I’m fascinated by the routines of other people. I loved the sections in this book that highlighted the creative routines of others. What do you do to get yourself in a creative mindset?
It’s hard to explain to others that I’m actually working when I’m scratching. Whenever I hit a big case of writer’s block, I’ll often do something completely different. I’ll work in the garden. I’ll call my mom. I’ll read a book. I’ll play with my kids. I’ll do the bills. I’ll go to the library and just mill around randomly. I’ll go on a walk. To many people around me, when I do this, I’m Not Working, even though in my own mind, I’m clearly working. If you’re in that situation, check this book out from the library and have them read the chapter on Scratching. It might help both of you.
Finding the little bits of creativity is almost always the hardest part for me. I try a lot of different brainstorming tasks, but the biggest help for me has been Made to Stick. Almost all of my creative fluorishes seem to start from seeds planted by that book. When I’m really stuck, I pull it out, reread it, and also reread some of my best writings just before bed. Sometimes, if I’m lucky, I’ll wake up and the creativity will be flooding out. What techniques work for you in getting through the drought?
Is The Creative Habit Worth Reading?
The Creative Habit is an excellent read for anyone who is consistently engaged in creative work. Almost every page made me think in some way about the habits I use in my daily work and whether or not those habits are genuinely effective as a writer. There are a number of quite useful exercises described in the book and many examples of how others apply the exercises and ideas in their own life.
Does it have reference value?
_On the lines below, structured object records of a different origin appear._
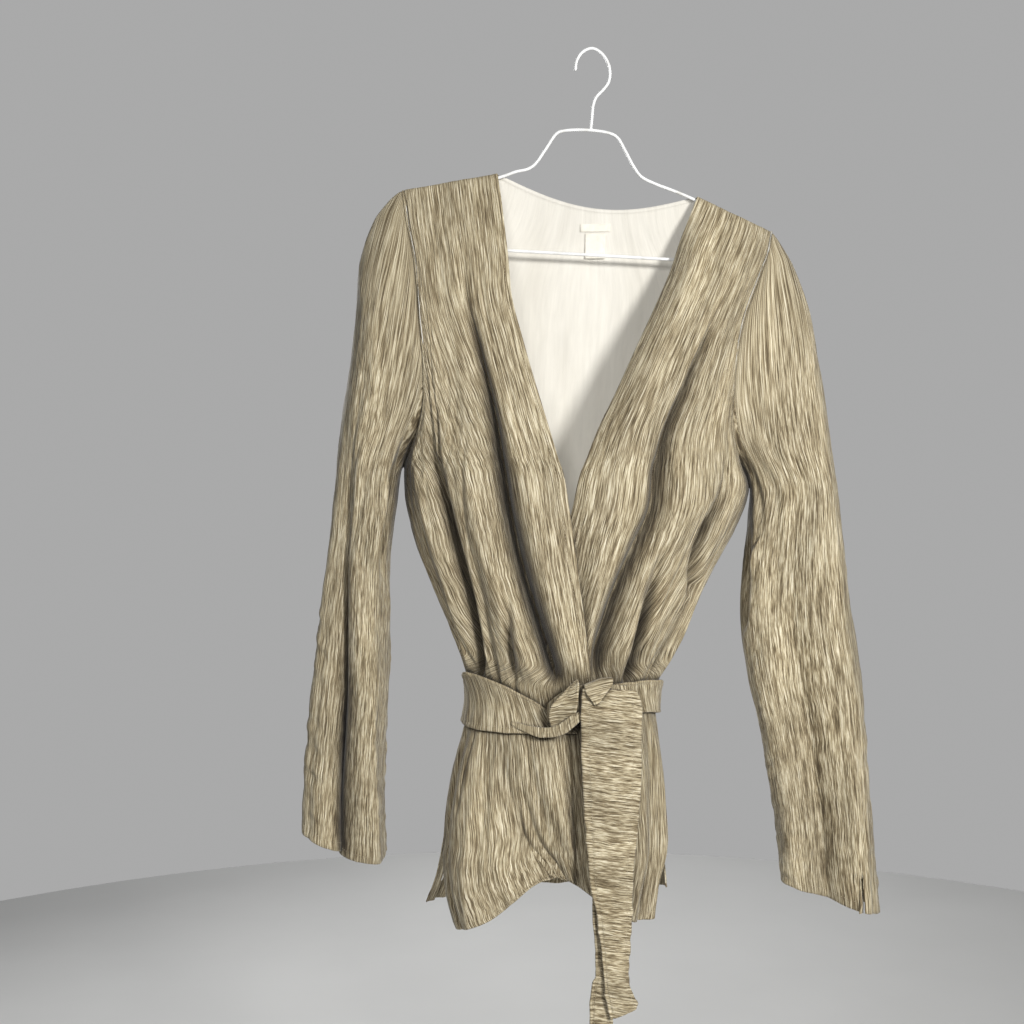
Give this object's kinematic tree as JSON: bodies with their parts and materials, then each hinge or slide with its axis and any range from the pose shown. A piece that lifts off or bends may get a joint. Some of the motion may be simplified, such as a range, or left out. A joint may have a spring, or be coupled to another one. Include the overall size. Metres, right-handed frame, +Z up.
{
  "type": "wrap cardigan on a wire hanger",
  "caption": "Long-sleeved knitted wrap cardigan, tied at the waist with its own belt, hanging on a thin wire hanger by the hook.",
  "frame": {"origin": "top of the inside of the hanger's hook, where a rail or peg holds it", "axes": "+Z up, -Y out of the garment's front, +X towards the wearer's left"},
  "size_m": [0.5449, 0.1479, 0.9058],
  "materials": {
    "knit": "streaked crinkle knit, soft sheen",
    "belt_knit": "the same knit cut across, double",
    "label": "bare woven tape",
    "coated_wire": "white plastic coating, satin"
  },
  "bodies": {
    "root": {"front_right": "knit", "front_left": "knit", "back": "knit", "sleeve_right": "knit", "sleeve_left": "knit", "belt_band": "belt_knit", "belt_knot": "belt_knit", "belt_tail_over": "belt_knit", "belt_tail_under": "belt_knit", "neck_label": "label", "care_tab": "label", "hanger": "coated_wire"}
  },
  "joints": []
}
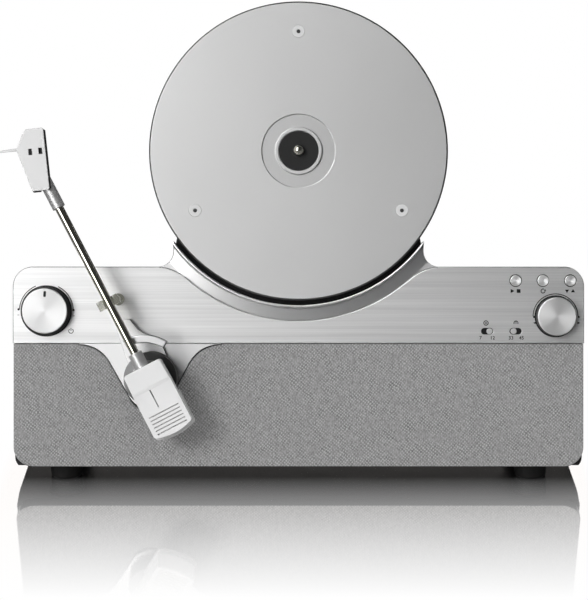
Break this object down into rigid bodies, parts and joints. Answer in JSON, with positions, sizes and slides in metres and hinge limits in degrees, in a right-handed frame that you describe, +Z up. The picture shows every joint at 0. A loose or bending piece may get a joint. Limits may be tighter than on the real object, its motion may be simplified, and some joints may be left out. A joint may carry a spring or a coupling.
{
  "type": "record player",
  "caption": "Upright record player with a leaning front, a spinning platter, an automatic tonearm, a cloth speaker front, knobs, buttons and slide switches.",
  "frame": {"origin": "on the floor plane, under the middle of the bounding box", "axes": "+Z up, the front face looks towards -Y and leans back, +X to the listener's right"},
  "size_m": [0.4046, 0.1562, 0.3284],
  "materials": {
    "brushed_metal": "brushed",
    "satin_metal": "satin",
    "polished_metal": "polished",
    "gunmetal": "dark satin",
    "steel": "plain",
    "brass": "machined",
    "cloth": "woven",
    "black_plastic": "fine texture",
    "grey_plastic": "plain",
    "white_plastic": "satin",
    "silver_paint": "satin silver",
    "clear_grey": "translucent grey",
    "pale_rubber": "pale grey",
    "rubber": "black",
    "board": "circuit board"
  },
  "bodies": {
    "body": {"rear_housing": "black_plastic", "neck_cover": "black_plastic", "front_baffle": "black_plastic", "fascia_panel": "brushed_metal", "platter_surround": "satin_metal", "tonearm_plinth": "satin_metal", "speaker_grille": "cloth", "bearing_sleeve": "brass", "drive_motor": "steel", "drive_belt": "rubber", "speaker_left": "black_plastic", "speaker_right": "black_plastic", "volume_encoder": "steel", "jog_encoder": "steel", "control_board": "board", "lift_bracket": "satin_metal", "lift_actuator": "steel", "arm_rest": "clear_grey", "tonearm_base": "gunmetal", "arm_bearing": "brass", "arm_motor": "steel", "arm_chassis": "steel", "foot_front_left": "rubber", "foot_front_right": "rubber", "foot_back_left": "rubber", "foot_back_right": "rubber", "main_board": "board", "line_jacks": "black_plastic", "dc_inlet": "black_plastic"},
    "platter": {"platter": "satin_metal", "record_pad_1": "pale_rubber", "record_pad_2": "pale_rubber", "record_pad_3": "pale_rubber", "centre_disc": "rubber", "sub_platter": "black_plastic", "spindle": "polished_metal"},
    "motor_rotor": {"motor_pulley": "brass"},
    "volume_shaft": {"volume_shaft": "steel"},
    "volume_knob": {"volume_knob": "satin_metal"},
    "jog_knob": {"jog_knob": "satin_metal"},
    "start_button": {"start_button": "polished_metal"},
    "repeat_button": {"repeat_button": "polished_metal"},
    "arm_button": {"arm_button": "polished_metal"},
    "size_switch": {"size_switch": "grey_plastic"},
    "speed_switch": {"speed_switch": "grey_plastic"},
    "lift_rail": {"lift_rail": "polished_metal"},
    "arm_yoke": {"arm_yoke": "steel", "arm_gear": "brass"},
    "arm_pinion": {"arm_pinion": "brass"},
    "tonearm": {"arm_carrier": "steel", "arm_tube": "polished_metal", "lower_collar": "satin_metal", "upper_collar": "satin_metal", "headshell": "silver_paint", "finger_lift": "silver_paint", "cartridge": "black_plastic", "stylus": "white_plastic", "counterweight_cover": "white_plastic", "counterweight_base": "white_plastic", "counterweight": "steel"}
  },
  "joints": [
    {"name": "platter_spin", "type": "hinge", "parent": "body", "child": "platter", "pos_m": [0.00227, 0.01727, 0.22614], "axis": [0, 0.9588, -0.284], "continuous": true},
    {"name": "motor_spin", "type": "hinge", "parent": "body", "child": "motor_rotor", "pos_m": [0.04727, 0.00023, 0.16861], "axis": [0, 0.9588, -0.284], "continuous": true},
    {"name": "volume_turn", "type": "hinge", "parent": "body", "child": "volume_shaft", "pos_m": [-0.17423, -0.01437, 0.11933], "axis": [0, 0.9588, -0.284], "range_deg": [-150, 150]},
    {"name": "volume_push", "type": "slide", "parent": "volume_shaft", "child": "volume_knob", "axis": [0, 0.9588, -0.284], "range_m": [0, 0.0008], "stiffness_N_per_m": 600, "springref_m": -0.0015},
    {"name": "jog_turn", "type": "hinge", "parent": "body", "child": "jog_knob", "pos_m": [0.18217, -0.01545, 0.11568], "axis": [0, 0.9588, -0.284], "continuous": true},
    {"name": "start_press", "type": "slide", "parent": "body", "child": "start_button", "axis": [0, 0.9588, -0.284], "range_m": [0, 0.0008], "stiffness_N_per_m": 300, "springref_m": -0.0015},
    {"name": "repeat_press", "type": "slide", "parent": "body", "child": "repeat_button", "axis": [0, 0.9588, -0.284], "range_m": [0, 0.0008], "stiffness_N_per_m": 300, "springref_m": -0.0015},
    {"name": "arm_press", "type": "slide", "parent": "body", "child": "arm_button", "axis": [0, 0.9588, -0.284], "range_m": [0, 0.0008], "stiffness_N_per_m": 300, "springref_m": -0.0015},
    {"name": "size_slide", "type": "slide", "parent": "body", "child": "size_switch", "axis": [-1, 0, 0], "range_m": [0, 0.003]},
    {"name": "speed_slide", "type": "slide", "parent": "body", "child": "speed_switch", "axis": [1, 0, 0], "range_m": [0, 0.003]},
    {"name": "arm_swing", "type": "hinge", "parent": "body", "child": "arm_yoke", "pos_m": [-0.10043, -0.02772, 0.07426], "axis": [0, 0.9588, -0.284], "range_deg": [0, 44]},
    {"name": "arm_drive", "type": "hinge", "parent": "body", "child": "arm_pinion", "pos_m": [-0.07043, -0.02772, 0.07426], "axis": [0, 0.9588, -0.284], "range_deg": [-176, 0]},
    {"name": "arm_tilt", "type": "hinge", "parent": "arm_yoke", "child": "tonearm", "pos_m": [-0.10043, -0.05744, 0.08307], "axis": [0.887, 0.1311, 0.4427], "range_deg": [-1.2, 8]},
    {"name": "cue_lift", "type": "slide", "parent": "body", "child": "lift_rail", "axis": [0, -0.9588, 0.284], "range_m": [-0.0005, 0.0033]}
  ],
  "couplings": [
    {"joint": "motor_spin", "follows": "platter_spin", "ratio": 10.8},
    {"joint": "arm_drive", "follows": "arm_swing", "ratio": -4},
    {"joint": "cue_lift", "follows": "arm_tilt", "m_per_rad": 0.0235}
  ]
}
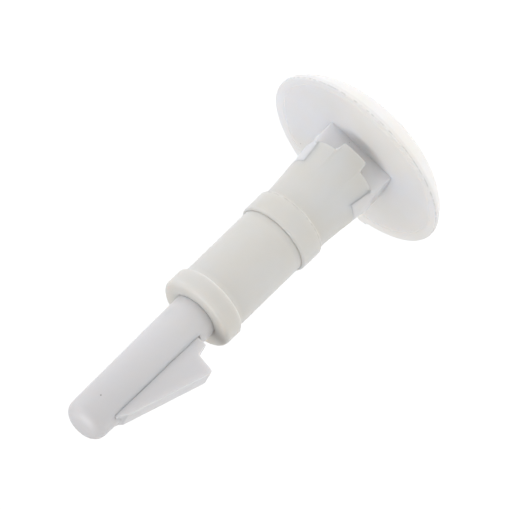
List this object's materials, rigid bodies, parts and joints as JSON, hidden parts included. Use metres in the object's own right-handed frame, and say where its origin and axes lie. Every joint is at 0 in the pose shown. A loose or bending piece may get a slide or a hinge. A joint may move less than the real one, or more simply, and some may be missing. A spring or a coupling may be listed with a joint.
{
  "type": "wall anchor",
  "caption": "Nylon snap-in wall anchor: mushroom-headed pin with a springy lock tongue near its tip, carrying a collared spacer sleeve that slides on the pin and is keyed to it.",
  "frame": {"origin": "middle of the flat on the back of the head, which is the bottom of the part when it stands on its head", "axes": "+Z along the pin from the head to the tip, +X towards the side that the lock tongue springs out of, +Y across the tongue"},
  "size_m": [0.019, 0.019, 0.0399],
  "materials": {
    "pin_nylon": "natural milky nylon 66, smooth moulded, satin",
    "sleeve_nylon": "natural milky nylon 66, smooth moulded, satin, slightly warmer where the wall is thick"
  },
  "bodies": {
    "head_pin": {"head_pin": "pin_nylon"},
    "spacer_sleeve": {"spacer_sleeve": "sleeve_nylon"},
    "lock_tongue": {"lock_tongue": "pin_nylon"}
  },
  "joints": [
    {"name": "sleeve_slide", "type": "slide", "parent": "head_pin", "child": "spacer_sleeve", "axis": [0, 0, 1], "range_m": [0, 0.0016]},
    {"name": "tongue_flex", "type": "hinge", "parent": "head_pin", "child": "lock_tongue", "pos_m": [0.00195, 0, 0.03605], "axis": [0, 1, 0], "range_deg": [0, 16], "stiffness_Nm_per_rad": 0.11}
  ]
}
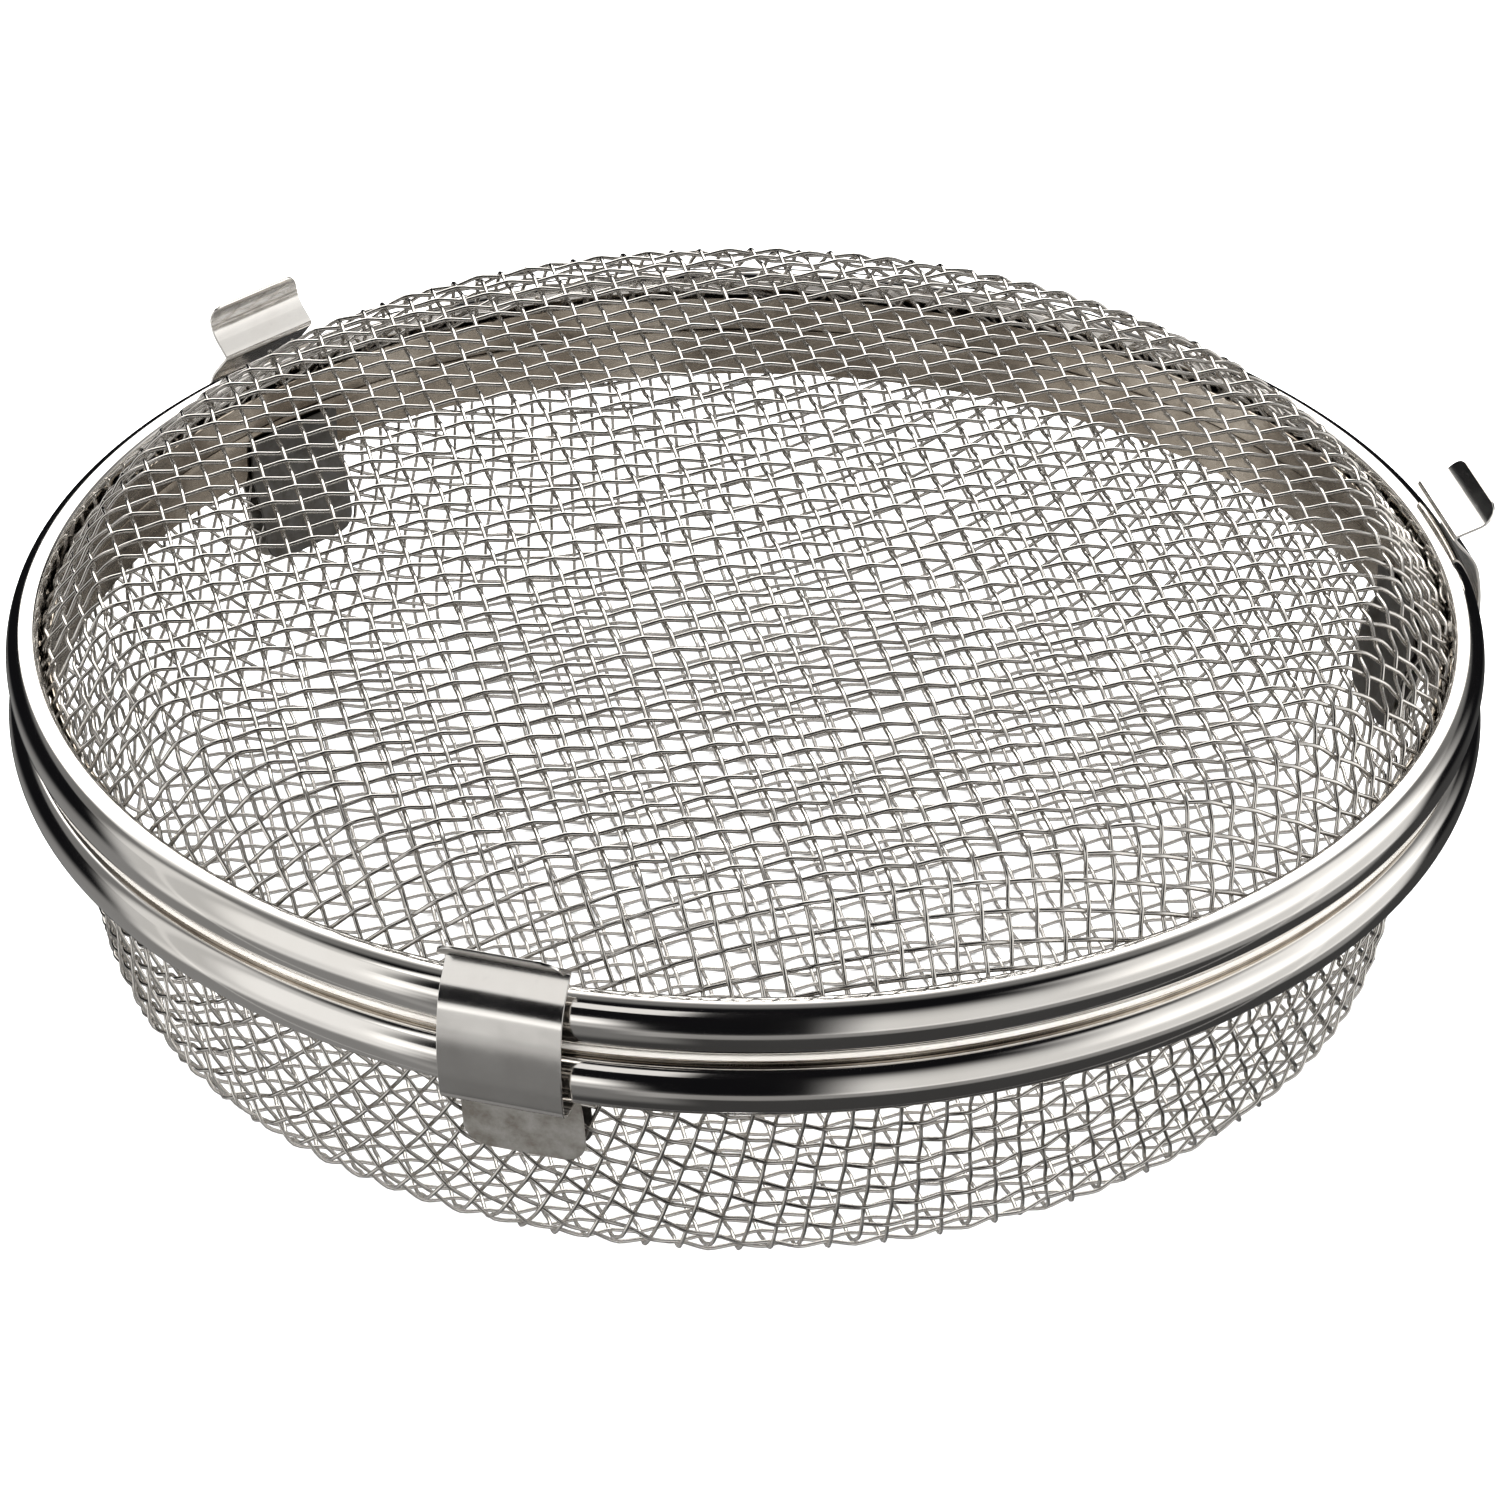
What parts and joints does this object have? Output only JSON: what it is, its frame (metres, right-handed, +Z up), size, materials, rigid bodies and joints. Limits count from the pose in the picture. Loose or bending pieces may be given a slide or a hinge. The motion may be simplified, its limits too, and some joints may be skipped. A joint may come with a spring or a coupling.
{
  "type": "double sieve strainer",
  "caption": "Round wire-mesh honey strainer: a shallow sieve turned over and clipped rim to rim on a deeper basket sieve, with spring clips that snap over the upper rim.",
  "frame": {"origin": "centre of the flat on the underside of the lower basket, where it rests on a surface", "axes": "+Z up through the centres of both sieves, +X towards spring clip 1"},
  "size_m": [0.2438, 0.24, 0.0774],
  "materials": {
    "mirror_steel": "mirror-polished stainless steel",
    "band_steel": "bright rolled stainless steel, lightly streaked",
    "mesh_wire": "drawn stainless wire, plain weave",
    "clip_steel": "satin-polished stainless spring strip",
    "tab_steel": "dull stainless strip with weld marks",
    "hoop_steel": "plain drawn steel wire"
  },
  "bodies": {
    "lower_sieve": {"lower_mesh": "mesh_wire", "lower_rim": "mirror_steel", "lower_hoop_wire": "hoop_steel", "lower_clamp_band": "band_steel", "weld_tab_1": "tab_steel", "backing_plate_1": "tab_steel", "spot_welds_1": "tab_steel", "weld_tab_2": "tab_steel", "backing_plate_2": "tab_steel", "spot_welds_2": "tab_steel", "weld_tab_3": "tab_steel", "backing_plate_3": "tab_steel", "spot_welds_3": "tab_steel"},
    "upper_sieve": {"upper_mesh": "mesh_wire", "upper_rim": "mirror_steel", "upper_hoop_wire": "hoop_steel", "upper_clamp_band": "band_steel"},
    "clip_1": {"spring_clip_1": "clip_steel"},
    "clip_2": {"spring_clip_2": "clip_steel"},
    "clip_3": {"spring_clip_3": "clip_steel"}
  },
  "joints": [
    {"name": "upper_lift", "type": "slide", "parent": "lower_sieve", "child": "upper_sieve", "axis": [0, 0, 1], "range_m": [0, 0.012]},
    {"name": "clip_1_flex", "type": "hinge", "parent": "lower_sieve", "child": "clip_1", "pos_m": [0.1183, 0, 0.04065], "axis": [0, 1, 0], "range_deg": [0, 19.5], "stiffness_Nm_per_rad": 0.2},
    {"name": "clip_2_flex", "type": "hinge", "parent": "lower_sieve", "child": "clip_2", "pos_m": [-0.06181, 0.10087, 0.04065], "axis": [-0.8526, -0.5225, 0], "range_deg": [0, 19.5], "stiffness_Nm_per_rad": 0.2},
    {"name": "clip_3_flex", "type": "hinge", "parent": "lower_sieve", "child": "clip_3", "pos_m": [-0.05986, -0.10204, 0.04065], "axis": [0.8625, -0.506, 0], "range_deg": [0, 19.5], "stiffness_Nm_per_rad": 0.2}
  ],
  "couplings": [
    {"joint": "clip_1_flex", "follows": "upper_lift", "rad_per_m": 27.925},
    {"joint": "clip_2_flex", "follows": "upper_lift", "rad_per_m": 27.925},
    {"joint": "clip_3_flex", "follows": "upper_lift", "rad_per_m": 27.925}
  ]
}
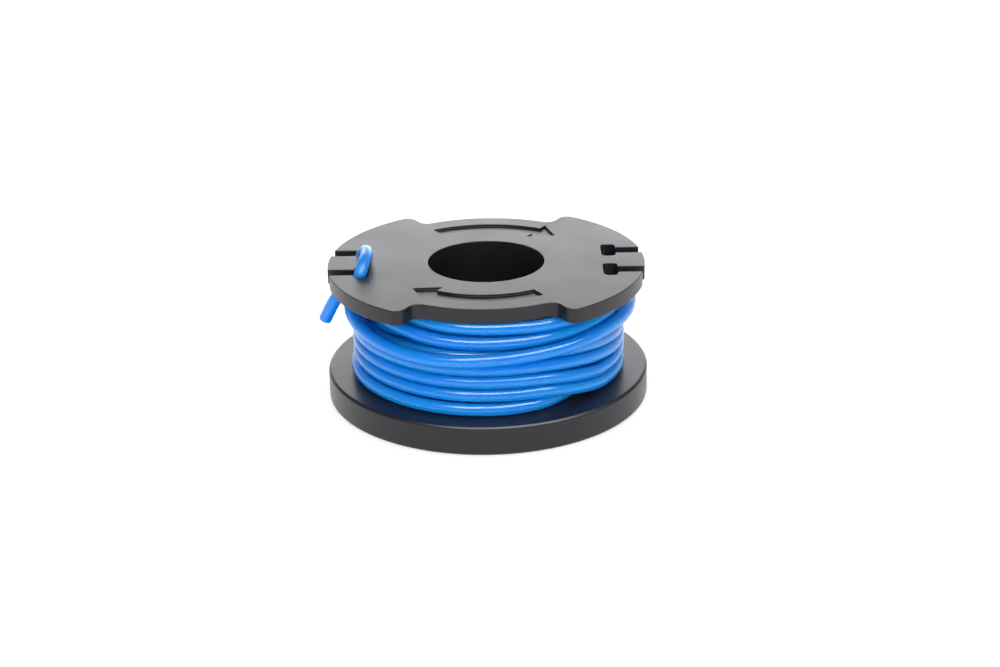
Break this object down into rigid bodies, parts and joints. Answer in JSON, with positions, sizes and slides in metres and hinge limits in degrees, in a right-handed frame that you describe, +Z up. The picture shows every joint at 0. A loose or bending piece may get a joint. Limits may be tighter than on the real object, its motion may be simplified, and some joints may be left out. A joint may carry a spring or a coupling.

That’s usually the big question I ask myself when I’m trying to decide if that book crosses the line between “a book to check out at the library” and “a book to own.” This one rides right on the fine line for me. I intend to return it to the library, but I also think there’s a pretty strong likelihood I’ll want to refer to it again at some point in the near future and will find myself checking it out again.
I strongly encourage you to give this book a shot if it sounds compelling to you at all. It’s a quick read with a lot of compelling thoughts within and a fairly unique perspective. That, to me, adds up to a book well worth your time.